Enhanced surface hydroxylation of nanocrystalline anatase films improves photocurrent output and electron lifetime in dye sensitized solar cell photoanodes

Anatase TiO2 nanocrystalline films were prepared from commercial (Alfa Aesar 5 nm and 10 nm) and aqueous-solution synthesized precursors (aqueous TiO2) by screen printing with the purpose of elucidating the influence of surface hydroxylation on dye sensitized solar cell (DSSC) performance. These two commercial TiO2 sources were selected as they possessed similar nanocrystallite size and mesoporous film interfacial surface area with our in-house variety. In this way it was possible to distinguish the effect of surface hydroxylation on DSSC photocurrent output and electron lifetime from other film surface properties.
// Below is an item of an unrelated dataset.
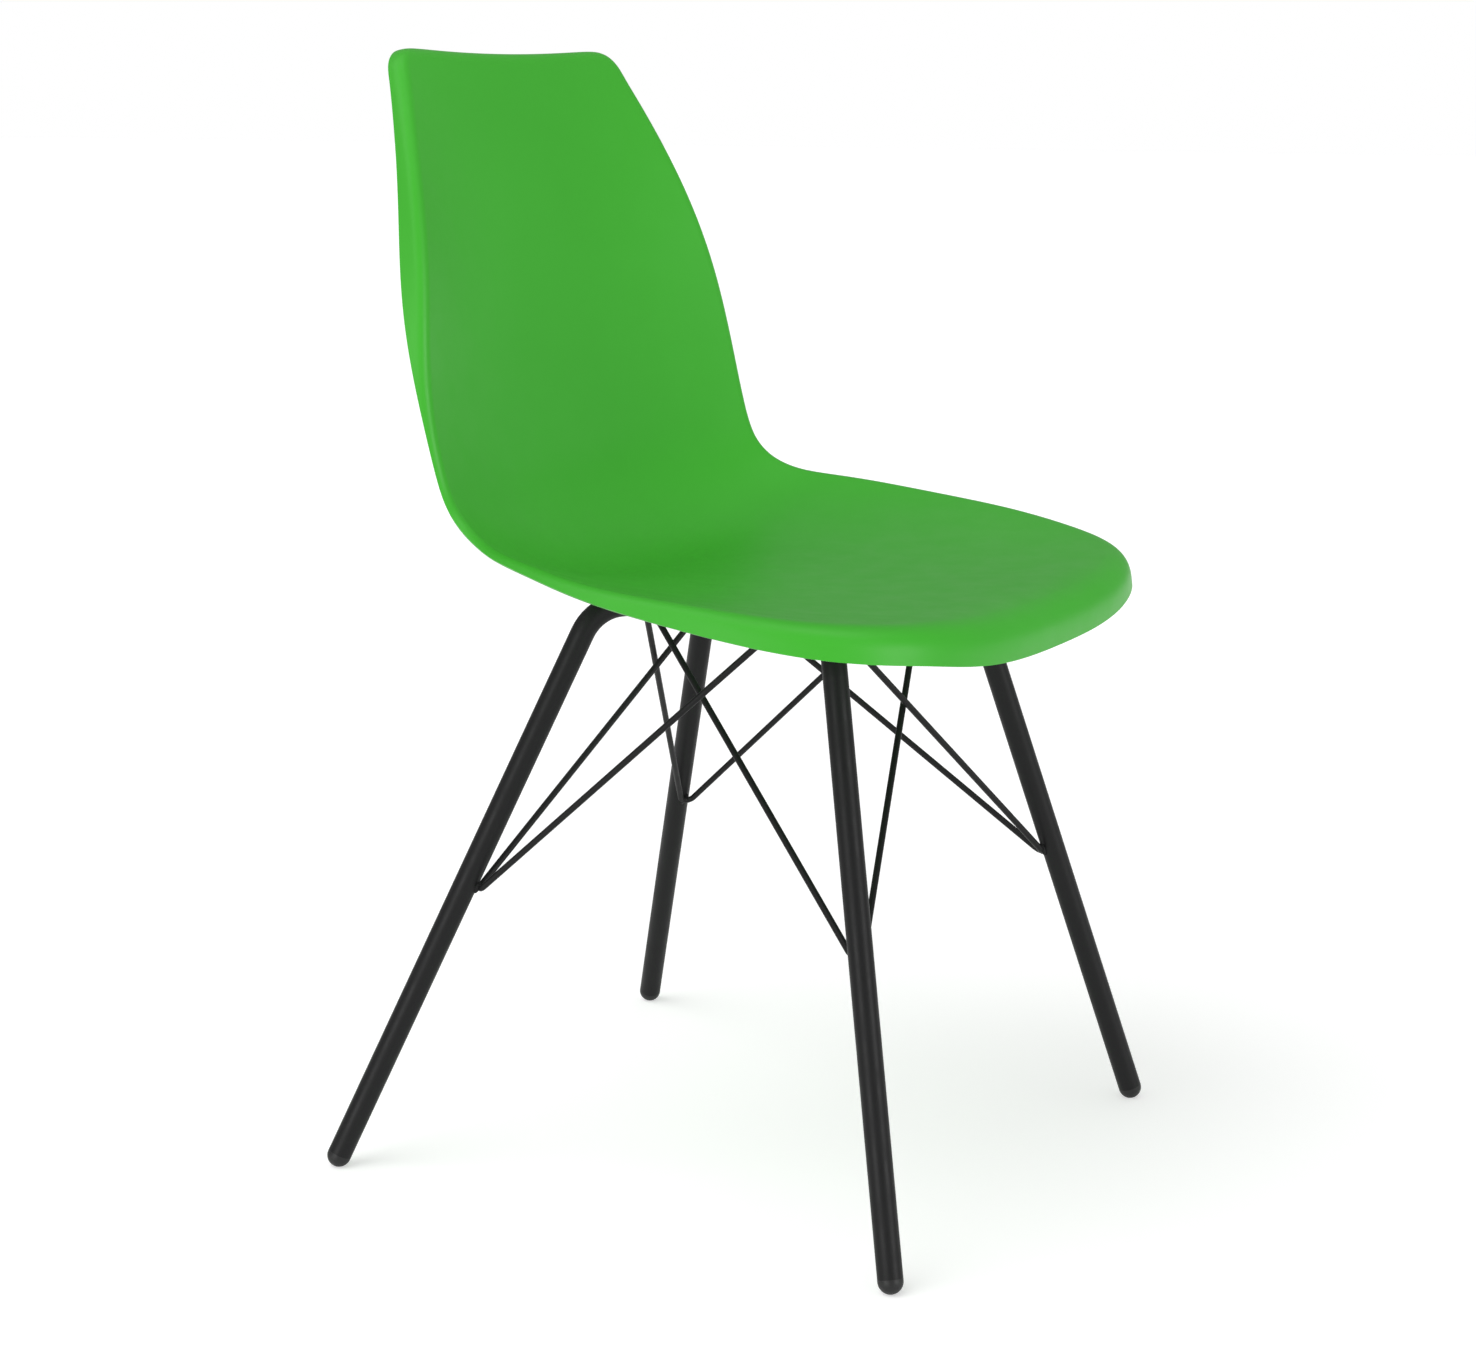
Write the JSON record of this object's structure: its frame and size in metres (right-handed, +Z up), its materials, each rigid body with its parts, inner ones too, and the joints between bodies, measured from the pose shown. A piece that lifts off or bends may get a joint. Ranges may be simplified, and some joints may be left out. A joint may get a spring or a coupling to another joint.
{
  "type": "moulded plastic shell chair",
  "caption": "Dining chair: bright green moulded shell, seat and back in one with a rolled edge, on splayed dark tube legs with crossed wire braces and small foot caps.",
  "frame": {"origin": "on the floor, under the middle of the chair's bounding box", "axes": "+Z up; -Y the way the sitter faces; +X the sitter's left; the YZ plane is the middle plane"},
  "size_m": [0.5246, 0.4937, 0.8243],
  "materials": {
    "shell_plastic": "satin moulded",
    "frame_steel": "satin black powder coat",
    "foot_plastic": "moulded",
    "pad_rubber": "matte",
    "insert_brass": "machined",
    "fastener_steel": "zinc plated"
  },
  "bodies": {
    "root": {"shell": "shell_plastic", "front_hoop": "frame_steel", "rear_hoop": "frame_steel", "centre_tie": "frame_steel", "front_left_brace": "frame_steel", "front_left_foot": "foot_plastic", "front_left_lug": "frame_steel", "front_left_pad": "pad_rubber", "front_right_brace": "frame_steel", "front_right_foot": "foot_plastic", "front_right_lug": "frame_steel", "front_right_pad": "pad_rubber", "rear_left_brace": "frame_steel", "rear_left_foot": "foot_plastic", "rear_left_lug": "frame_steel", "rear_left_pad": "pad_rubber", "rear_right_brace": "frame_steel", "rear_right_foot": "foot_plastic", "rear_right_lug": "frame_steel", "rear_right_pad": "pad_rubber", "threaded_inserts": "insert_brass", "seat_screws": "fastener_steel", "spring_washers": "fastener_steel", "flat_washers": "fastener_steel"}
  },
  "joints": []
}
Their morphological features were characterized in terms of particle size, shape, Brunauer–Emmett–Teller (BET) surface area, topography and their surface hydroxyl groups quantified using thermogravimetric analysis (TGA) and X-ray photoelectron spectroscopy (XPS). The electrochemical properties of the DSSCs composed of the aqueous TiO2, Alfa Aesar 5 nm and 10 nm photoelectrodes were probed via electrochemical impedance spectroscopy (EIS) and open circuit voltage decay (OCVD). The combined EIS and OCVD results showed that photoelectrodes composed of surface hydroxyl-rich TiO2 nanocrystalline material exhibit longer electron lifetime attributed to enhanced surface-dye binding that suppresses interfacial recombination. As a result of the stabilized surface hydroxyl-dye (N719) binding, the photocurrent output from the OH-rich anatase photoanodes (aqueous and Alfa Aesar 5 nm TiO2,) was a remarkable 85–108% higher than that of the OH-poor film (Alfa Aesar 10 nm) despite their equivalent surface area and porosity.